- Indian Railways logo

General information
- Location: NH-52 bypass, Bundi, Rajasthan India
- Coordinates: 25°24′31″N 75°39′04″E﻿ / ﻿25.4086°N 75.6510°E
- Elevation: 255 metres (837 ft)
- Owner: Indian Railways
- Operator: West Central Railways
- Line: Kota–Chittorgarh section
- Platforms: 2
- Tracks: 3

Construction
- Structure type: Standard on ground
- Parking: Yes
- Cycle facilities: Yes
- Accessible: Available

Other information
- Status: Functional
- Station code: BUDI

= Bundi railway station =

Railway Station in Rajasthan, India

Bundi railway station (station code:- BUDI) is a railway station serving Bundi town, in Bundi district of Rajasthan State of India.
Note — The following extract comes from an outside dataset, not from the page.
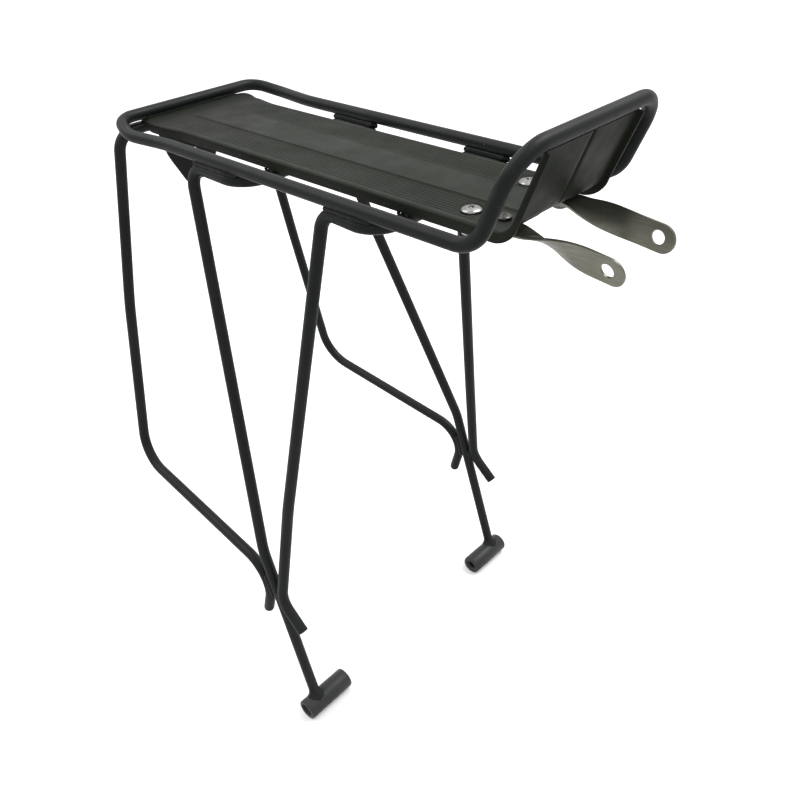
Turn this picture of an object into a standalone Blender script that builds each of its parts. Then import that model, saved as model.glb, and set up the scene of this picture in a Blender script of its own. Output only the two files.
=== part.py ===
"""Rear rack for a bicycle: a platform of bent steel rod around a pressed deck, carried by
three rod hoops that splay down to two feet, with two adjustable stays at the front.

X points to the front of the bicycle, Y to its left and Z up. The origin is under the middle
of the rack, level with the bottom of the feet. Lengths below are millimetres.
"""

import math

import bmesh
import bpy
from mathutils import Matrix, Vector

MM = 0.001
GAP = 0.3                       # clearance between pieces that touch
UP = Vector((0, 0, 1))

# Steel rod
ROD_R = 3.75
ROD_BEVEL = 3
BEND_STEP = math.radians(15)    # arc covered by one straight facet of a bend

# Platform loop: side rails, kicked-up rear bar and the raised front stop
RAIL_Z = 387.0
RAIL_Y = 57.0
REAR_X = -171.0
REAR_RISE = 4.4
REAR_HALF = 54.6
REAR_BEND = 14.0
FLARE_X = -150.0
FLARE_Y = 61.8
FLARE_RISE = 0.0
NECK_X = -115.0
HOOP_REAR_X = -174.3           # the rear hoop's crossing, behind and under the rear bar
HOOP_REAR_Z = -4.8
STOP_FOOT_X = 124.9
STOP_TOP_X = 144.5
STOP_HEIGHT = 46.0
STOP_HALF = 55.4
STOP_BEND = 18.0
STOP_CORNER = 19.0

# Feet: short cross tubes that take the axle-side screws
FOOT_X = 19.1
FOOT_R = 7.65
FOOT_BORE_R = 3.2
FOOT_INNER_Y = 76.0
FOOT_OUTER_Y = 115.1
FOOT_ROD_Y = 103.8

# Deck plate
SHEET = 1.2
DECK_TOP = 0.8                  # deck surface above the rails' centre plane
DECK_HALF = 37.5
DECK_REAR_X = -167.4
DECK_CORNER = 6.5
DECK_BEND_X = 119.6
DECK_BEND_R = 10.8
PANEL_LEAN = math.radians(22.3)
PANEL_LENGTH = 37.0
FLANGE = 6.0
PANEL_FLANGE = 3.8
FOLD_R = 1.6
CENTRE_HALF = 13.4
CENTRE_RISE = 0.7
REAR_CURL = 9.0                 # the sides come up to the middle's level over this rear length
CREASE_DEPTH = 0.8
CREASE_HALF = 1.4

# Stays and their clamps
STAY_T = 1.6
STAY_W = 13.8
STAY_DROOP = math.radians(6.5)
STAY_REAR_X = 54.0
STAY_TWIST_X = 118.0
STAY_TWIST = 44.0                # length over which the strip turns on edge
STAY_TURN = math.radians(80.0)
STAY_DRIFT = 1.1                 # how far the forward end leans inward
STAY_HOLE_X = 170.4
STAY_TIP_X = 179.3
STAY_HOLE_R = 3.3
STAY_TRAVEL = 30.0               # how far a stay's slot lets it pull out
BOLT_X = 95.4
BOLT_Y = 23.0
BOLT_PITCH = 19.6
SHANK_R = 3.0
HOLE_R = SHANK_R + GAP
HEAD_R = 5.25
HEAD_H = 2.4
SMALL_SHANK_R = 2.0              # the front bolts are smaller
SMALL_HOLE_R = SMALL_SHANK_R + GAP
SMALL_HEAD_R = 3.7
SMALL_HEAD_H = 1.9
DIMPLE_DEPTH = 1.55              # the deck is pressed down under each rear bolt head
DIMPLE_FLOOR_R = 5.9
DIMPLE_R = 8.2
CLAMP_T = 1.6
CLAMP_HALF = 6.0
WASHER_R = 5.5
WASHER_T = 1.0
NUT_AF = 10.0
NUT_H = 4.0
SMALL_NUT_AF = 7.0
SMALL_NUT_H = 2.2

# Reflector bracket: its outline, as half widths and depths below its top
BRACKET_X = -177.6
BRACKET_Z = -8.2
BRACKET_T = 2.0
BRACKET_SHAPE = ((26.2, 0.0), (21.5, 21.2), (10.0, 43.5))
BRACKET_HOLE_R = 2.6
BRACKET_HOLE_DROP = 23.3

COLOURS = {
    "rod_paint": ((0.045, 0.052, 0.050), 0.38, 0.35),
    "deck_paint": ((0.085, 0.092, 0.078), 0.42, 0.35),
    "bare_steel": ((0.42, 0.41, 0.38), 0.32, 0.9),
    "zinc": ((0.70, 0.70, 0.68), 0.25, 0.95),
}


def clear_scene():
    for item in list(bpy.data.objects):
        bpy.data.objects.remove(item, do_unlink=True)


def new_collection(name):
    group = bpy.data.collections.new(name)
    bpy.context.scene.collection.children.link(group)
    return group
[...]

It is under Kota railway division of West Central Railway Zone of Indian Railways. It is located on Kota–Chittorgarh line of the Indian Railways.

==Administration==
The station is under Kota railway division, which is a part of West Central Railway zone in Indian Railways.

==Infrastructure==
It is located at 255 m above sea level and has two platforms.

==Location==
Bundi town is located 35 km from Kota and 210 km from Jaipur. Kota Airport is at distance of 35 km.